The platform will work best for students who will actually review explanations and track mistakes. If someone only “collects” tryouts but doesn’t do post-test analysis, any platform becomes expensive motivation rather than real progress.

Key takeaways

  • masuk-ptn.com is a UTBK SNBT preparation platform combining paid tryout bundles, a content-heavy article portal, and an Android app presence.
  • Product detail pages are gated by login; you can see pricing and high-level descriptions publicly, but deeper verification requires an account.
  • The article section is actively updated and frequently cites external sources (example: Tempo, Webometrics), which is useful for quick understanding but still secondary to official announcements.
  • There’s a minor timeline inconsistency (2016 vs 2019) across their “about” page and Google Play listing—worth clarifying if you’re doing serious due diligence.
  • Privacy/terms are broadly written in standard edtech style: marketing communications, usage monitoring, cookies/device identifiers, and limitation of liability.

FAQ

Is masuk-ptn.com free or paid?

It’s mixed. The site heavily promotes paid products (tryout bundles and a minat-bakat test) with discounted pricing, and specific product details are behind login.

What kind of content do they publish in the Artikel section?

Mostly campus news, comparisons between universities, selection pathway explainers, and study-related posts. Articles often include a stated source (for example, Tempo or Webometrics).
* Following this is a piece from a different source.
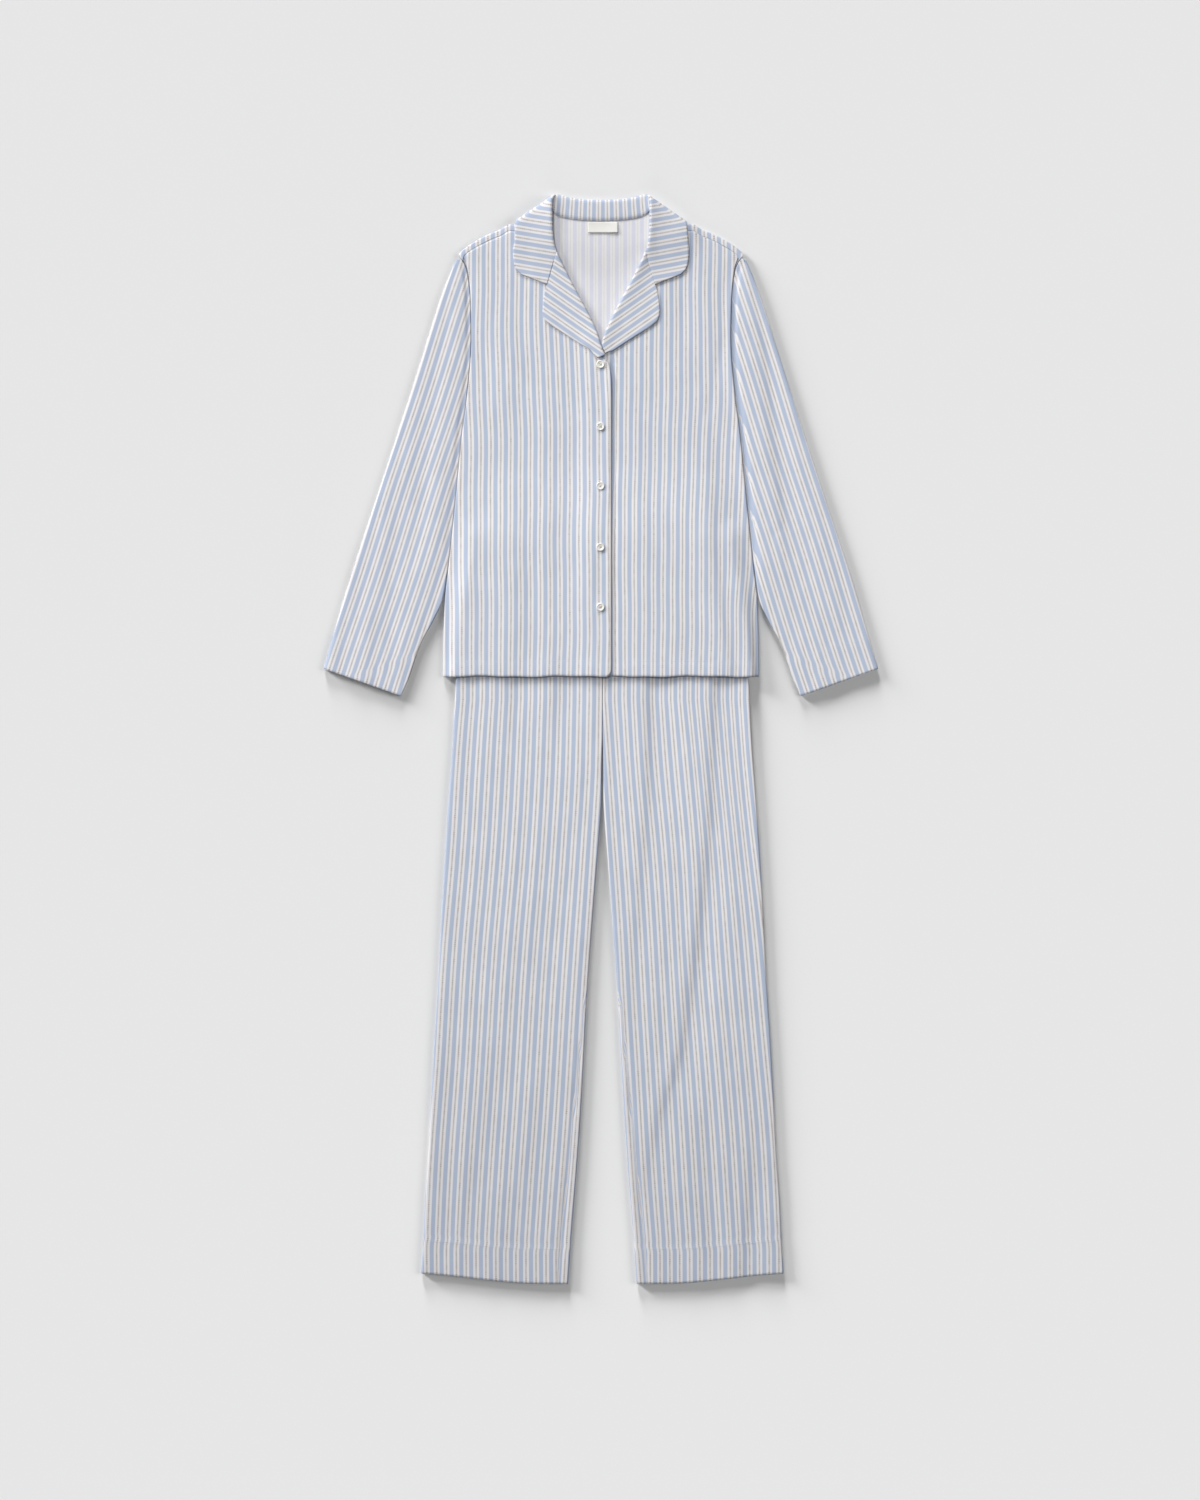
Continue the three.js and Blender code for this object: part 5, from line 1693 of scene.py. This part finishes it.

Do they have an official app?

Yes. There’s an Android app on Google Play, linked from the site navigation, with 50K+ downloads and a recent update date shown on the listing.

What data do they say they collect?

On Google Play, the listing says no data is shared with third parties, and the app may collect Personal info and Financial info; it also states data is encrypted in transit and users can request deletion.

Does the Beasiswa section contain scholarship listings?

At the moment, the Beasiswa page shows that there isn’t scholarship info available yet.